[STATED PROBLEM] Print the data that follows exactly.

****

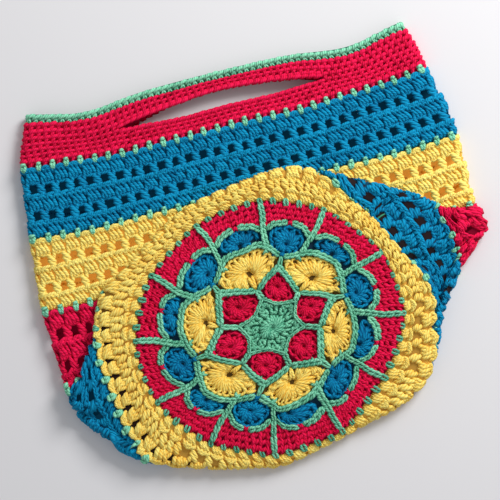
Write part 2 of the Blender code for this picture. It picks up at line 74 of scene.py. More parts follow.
# Heights of the layers' middles
BACK = THICK / 2
FRONT = BACK + THICK + CAVITY
UNDER_FLAP = FRONT + THICK + PLEAT
TOP = UNDER_FLAP + THICK + PLEAT
print("Levels of the layers, mm:", BACK, FRONT, UNDER_FLAP, TOP)

# %% Where the flap turns down over the front, or the outline turns under: u, s, x, y
TURN = np.array([
    (4, 143, 210, 166), (8, 152, 221, 175), (12, 160, 228, 183.5), (14.6, 176, 227, 199),
    (18, 177, 211, 206), (22, 152, 198, 210), (28, 120, 184, 215), (34, 113, 171, 228),
    (40, 100, 150, 242), (47, 80, 119, 259), (54, 54, 88, 272), (72, 41, 39, 290),
    (90, 39, -9, 292), (108, 37, -56, 275), (125, 36, -91, 256), (140, 38, -127, 232),
    (155, 42, -163, 208), (168, 46, -179, 172), (174, 64, -190, 160), (179, 86, -199, 145),
    (184, 106, -211, 125), (188, 106, -216, 112), (192, 99, -218, 102), (196, 91, -212, 91),
    (203, 76, -196, 71), (210, 60, -176, 47), (221, 46, -138, 27), (232, 34, -103, 15),
    (248, 22, -62, 4.5), (270, 13, -9, 0.6), (284, 11, 23, 8), (299, 15, 57, 17),
    (311, 25, 88, 25.5), (319, 35, 110, 34), (327, 43, 130, 47), (337, 49, 147, 71),
    (346, 57, 158, 97), (351, 78, 168, 113), (355, 106, 179, 131), (359.5, 125, 192, 150),
])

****

[IN RESPONSE]
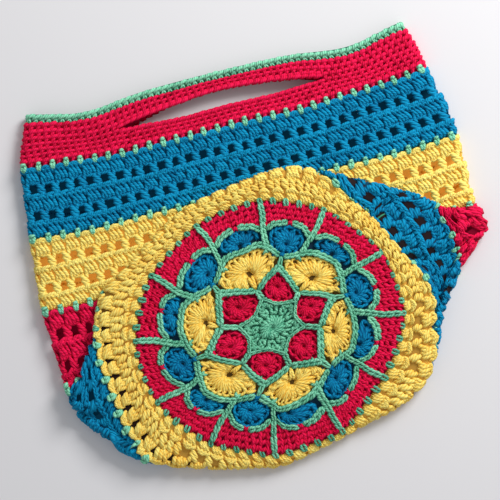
Write part 2 of the Blender code for this picture. It picks up at line 74 of scene.py. More parts follow.
# Heights of the layers' middles
BACK = THICK / 2
FRONT = BACK + THICK + CAVITY
UNDER_FLAP = FRONT + THICK + PLEAT
TOP = UNDER_FLAP + THICK + PLEAT
print("Levels of the layers, mm:", BACK, FRONT, UNDER_FLAP, TOP)

# %% Where the flap turns down over the front, or the outline turns under: u, s, x, y
TURN = np.array([
    (4, 143, 210, 166), (8, 152, 221, 175), (12, 160, 228, 183.5), (14.6, 176, 227, 199),
    (18, 177, 211, 206), (22, 152, 198, 210), (28, 120, 184, 215), (34, 113, 171, 228),
    (40, 100, 150, 242), (47, 80, 119, 259), (54, 54, 88, 272), (72, 41, 39, 290),
    (90, 39, -9, 292), (108, 37, -56, 275), (125, 36, -91, 256), (140, 38, -127, 232),
    (155, 42, -163, 208), (168, 46, -179, 172), (174, 64, -190, 160), (179, 86, -199, 145),
    (184, 106, -211, 125), (188, 106, -216, 112), (192, 99, -218, 102), (196, 91, -212, 91),
    (203, 76, -196, 71), (210, 60, -176, 47), (221, 46, -138, 27), (232, 34, -103, 15),
    (248, 22, -62, 4.5), (270, 13, -9, 0.6), (284, 11, 23, 8), (299, 15, 57, 17),
    (311, 25, 88, 25.5), (319, 35, 110, 34), (327, 43, 130, 47), (337, 49, 147, 71),
    (346, 57, 158, 97), (351, 78, 168, 113), (355, 106, 179, 131), (359.5, 125, 192, 150),
])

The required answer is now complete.